# Stated problem
Give all of the lines again, with nothing added or dropped.
==================================================
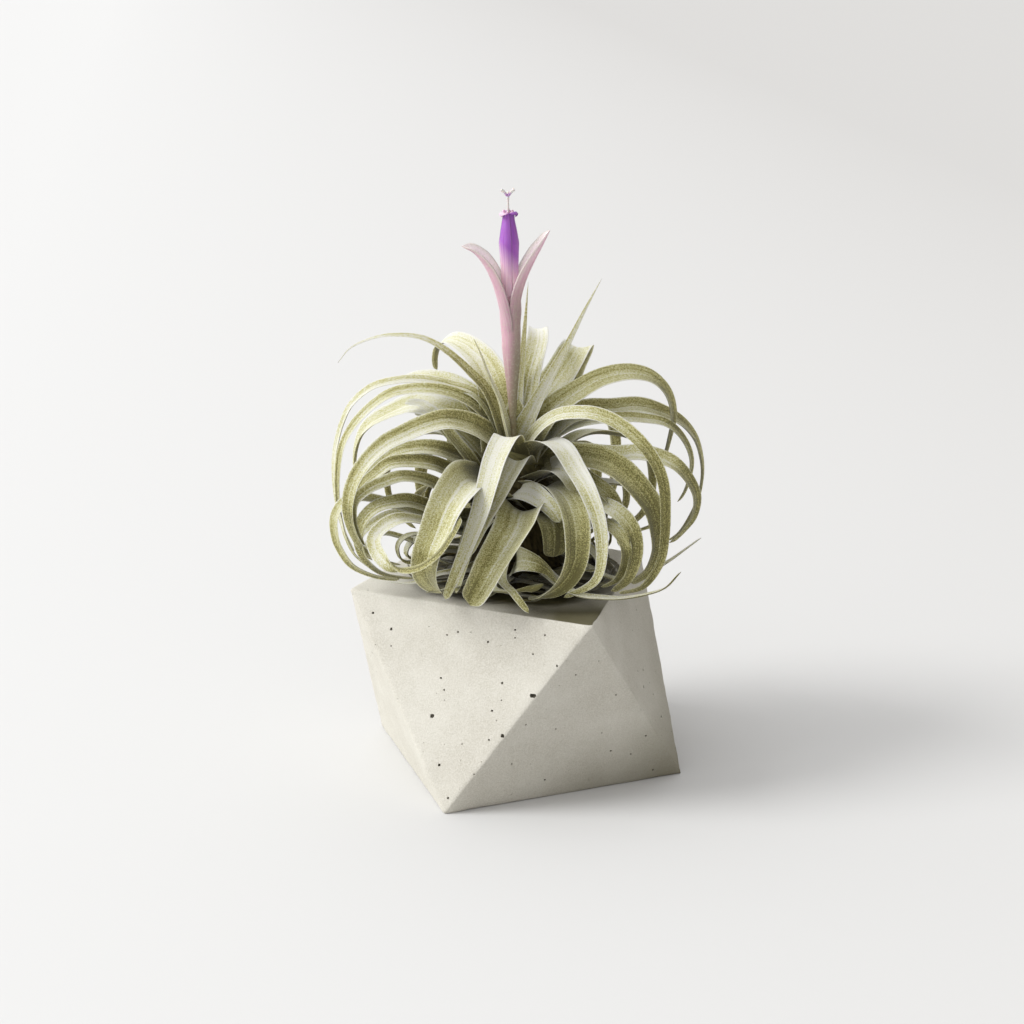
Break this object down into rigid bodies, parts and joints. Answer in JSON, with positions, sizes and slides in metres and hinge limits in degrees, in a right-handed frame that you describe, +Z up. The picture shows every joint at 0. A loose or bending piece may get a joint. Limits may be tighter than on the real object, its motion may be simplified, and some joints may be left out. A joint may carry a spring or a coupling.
{
  "type": "air plant in a faceted pot",
  "caption": "Curly-leaved air plant in bloom, with a pink scape and a purple tube flower, seated in a faceted concrete pot.",
  "frame": {"origin": "Middle of the pot's flat underside, where it rests on the table.", "axes": "+Z is up, through the pot and the flower. -Y is the front, +X is the plant's right as seen from the front."},
  "size_m": [0.1569, 0.14, 0.2406],
  "materials": {
    "concrete": "matt cast concrete with small air holes",
    "leaf": "soft sage green, frosted with fine pale scales",
    "bract": "smooth satin pink, paler at the edges",
    "petal": "satin purple petal",
    "anther": "matt pink-white pollen sacs",
    "style": "satin white stalk with pink lobes"
  },
  "bodies": {
    "root": {"pot": "concrete", "leaf_rosette": "leaf", "flower_scape": "bract", "corolla": "petal", "stamens": "anther", "style": "style"}
  },
  "joints": []
}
==================================================
# Written response
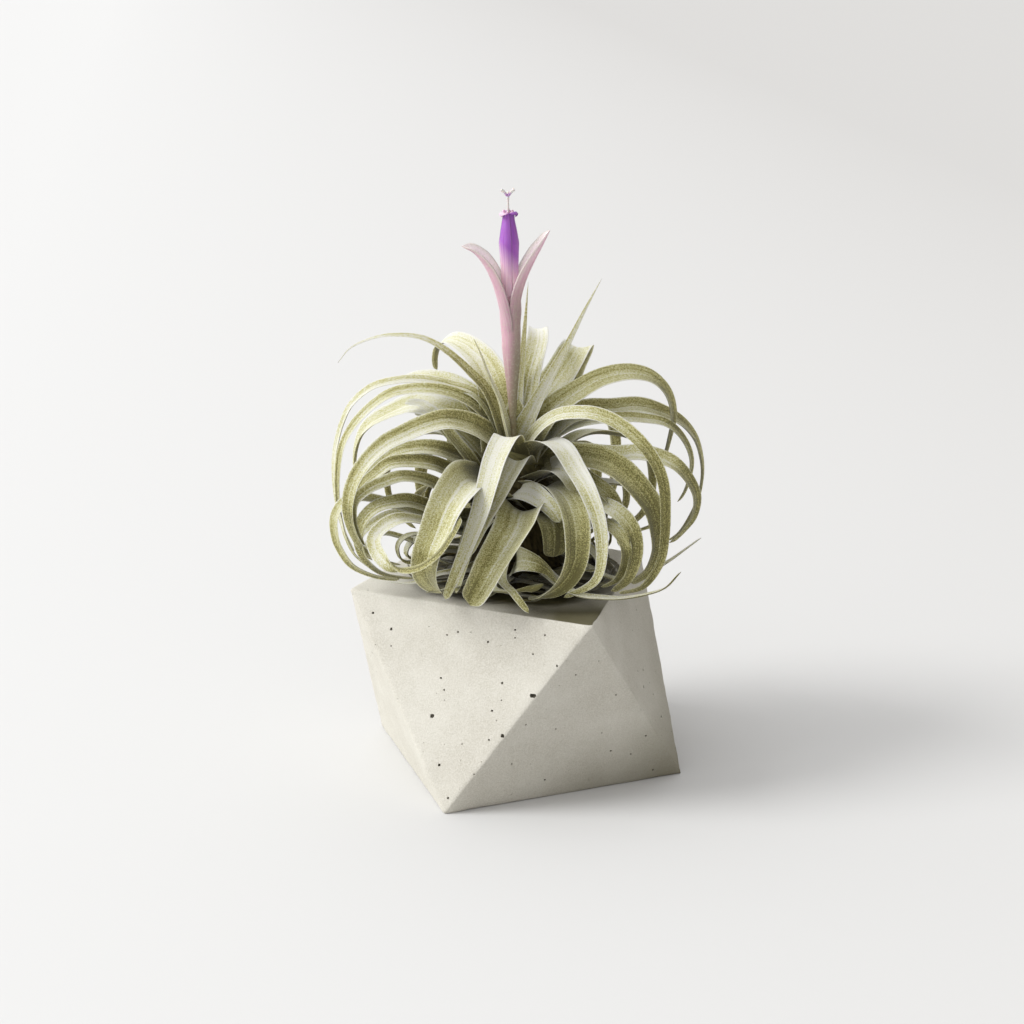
Break this object down into rigid bodies, parts and joints. Answer in JSON, with positions, sizes and slides in metres and hinge limits in degrees, in a right-handed frame that you describe, +Z up. The picture shows every joint at 0. A loose or bending piece may get a joint. Limits may be tighter than on the real object, its motion may be simplified, and some joints may be left out. A joint may carry a spring or a coupling.
{
  "type": "air plant in a faceted pot",
  "caption": "Curly-leaved air plant in bloom, with a pink scape and a purple tube flower, seated in a faceted concrete pot.",
  "frame": {"origin": "Middle of the pot's flat underside, where it rests on the table.", "axes": "+Z is up, through the pot and the flower. -Y is the front, +X is the plant's right as seen from the front."},
  "size_m": [0.1569, 0.14, 0.2406],
  "materials": {
    "concrete": "matt cast concrete with small air holes",
    "leaf": "soft sage green, frosted with fine pale scales",
    "bract": "smooth satin pink, paler at the edges",
    "petal": "satin purple petal",
    "anther": "matt pink-white pollen sacs",
    "style": "satin white stalk with pink lobes"
  },
  "bodies": {
    "root": {"pot": "concrete", "leaf_rosette": "leaf", "flower_scape": "bract", "corolla": "petal", "stamens": "anther", "style": "style"}
  },
  "joints": []
}